### Exercise brief
Please give the listing again in its entirety, exactly as written.

### Data section

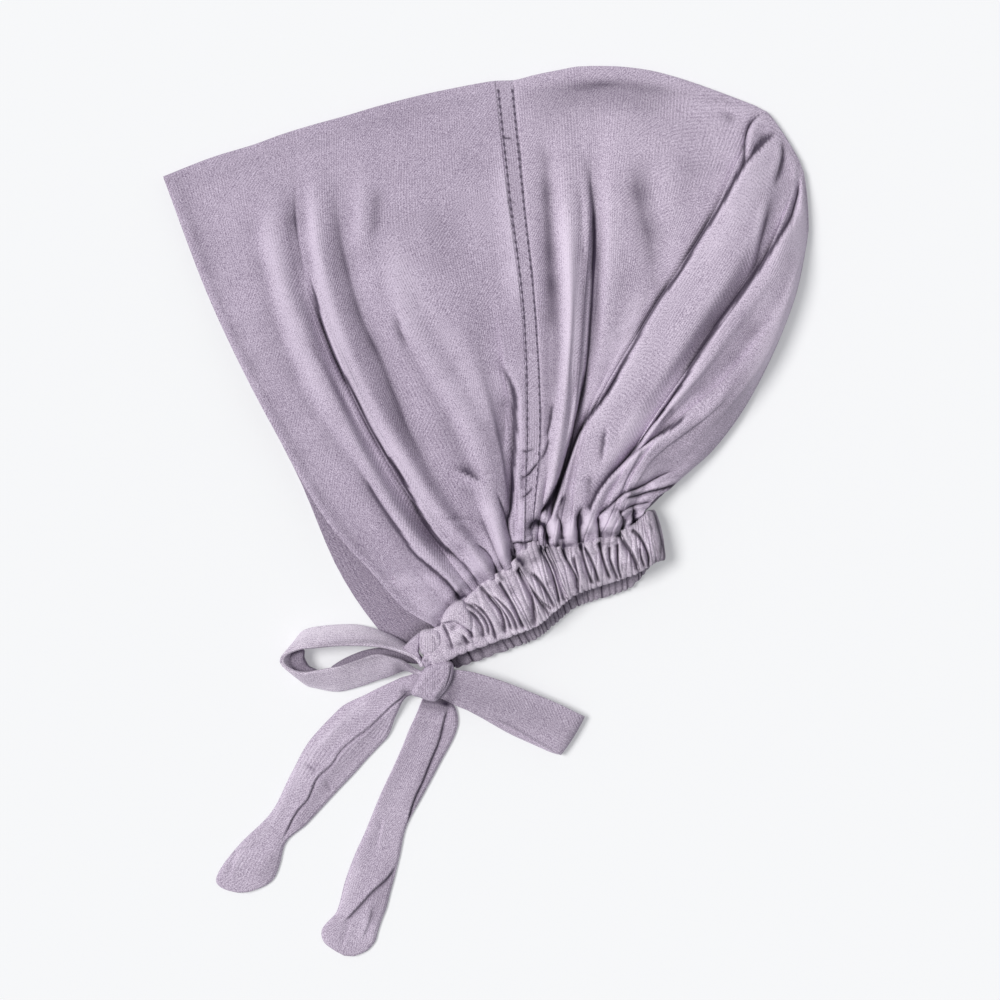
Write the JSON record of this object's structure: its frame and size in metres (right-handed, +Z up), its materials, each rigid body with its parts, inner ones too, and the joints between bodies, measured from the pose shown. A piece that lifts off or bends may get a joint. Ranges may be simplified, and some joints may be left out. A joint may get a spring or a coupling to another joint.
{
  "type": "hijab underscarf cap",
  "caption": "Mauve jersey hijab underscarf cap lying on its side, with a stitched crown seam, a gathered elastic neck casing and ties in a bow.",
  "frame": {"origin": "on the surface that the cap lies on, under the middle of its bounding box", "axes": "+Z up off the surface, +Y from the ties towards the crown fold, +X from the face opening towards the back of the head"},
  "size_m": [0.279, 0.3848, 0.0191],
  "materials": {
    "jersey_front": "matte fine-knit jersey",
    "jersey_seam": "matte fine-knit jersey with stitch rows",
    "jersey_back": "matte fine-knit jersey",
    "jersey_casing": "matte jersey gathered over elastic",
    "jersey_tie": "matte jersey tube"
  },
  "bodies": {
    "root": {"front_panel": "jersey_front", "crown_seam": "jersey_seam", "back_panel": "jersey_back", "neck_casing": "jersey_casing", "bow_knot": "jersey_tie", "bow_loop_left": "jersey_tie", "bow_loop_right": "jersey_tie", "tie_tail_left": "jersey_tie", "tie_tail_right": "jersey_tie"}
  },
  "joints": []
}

### Response below
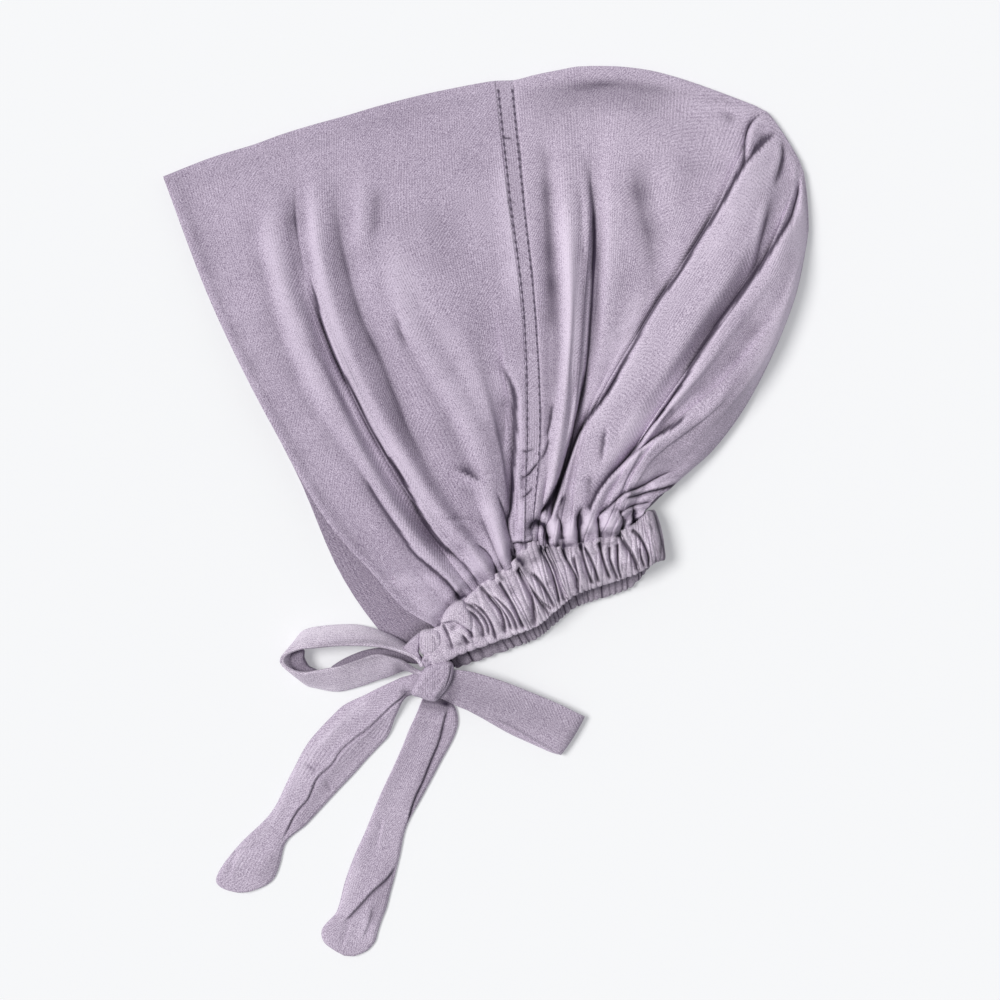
Write the JSON record of this object's structure: its frame and size in metres (right-handed, +Z up), its materials, each rigid body with its parts, inner ones too, and the joints between bodies, measured from the pose shown. A piece that lifts off or bends may get a joint. Ranges may be simplified, and some joints may be left out. A joint may get a spring or a coupling to another joint.
{
  "type": "hijab underscarf cap",
  "caption": "Mauve jersey hijab underscarf cap lying on its side, with a stitched crown seam, a gathered elastic neck casing and ties in a bow.",
  "frame": {"origin": "on the surface that the cap lies on, under the middle of its bounding box", "axes": "+Z up off the surface, +Y from the ties towards the crown fold, +X from the face opening towards the back of the head"},
  "size_m": [0.279, 0.3848, 0.0191],
  "materials": {
    "jersey_front": "matte fine-knit jersey",
    "jersey_seam": "matte fine-knit jersey with stitch rows",
    "jersey_back": "matte fine-knit jersey",
    "jersey_casing": "matte jersey gathered over elastic",
    "jersey_tie": "matte jersey tube"
  },
  "bodies": {
    "root": {"front_panel": "jersey_front", "crown_seam": "jersey_seam", "back_panel": "jersey_back", "neck_casing": "jersey_casing", "bow_knot": "jersey_tie", "bow_loop_left": "jersey_tie", "bow_loop_right": "jersey_tie", "tie_tail_left": "jersey_tie", "tie_tail_right": "jersey_tie"}
  },
  "joints": []
}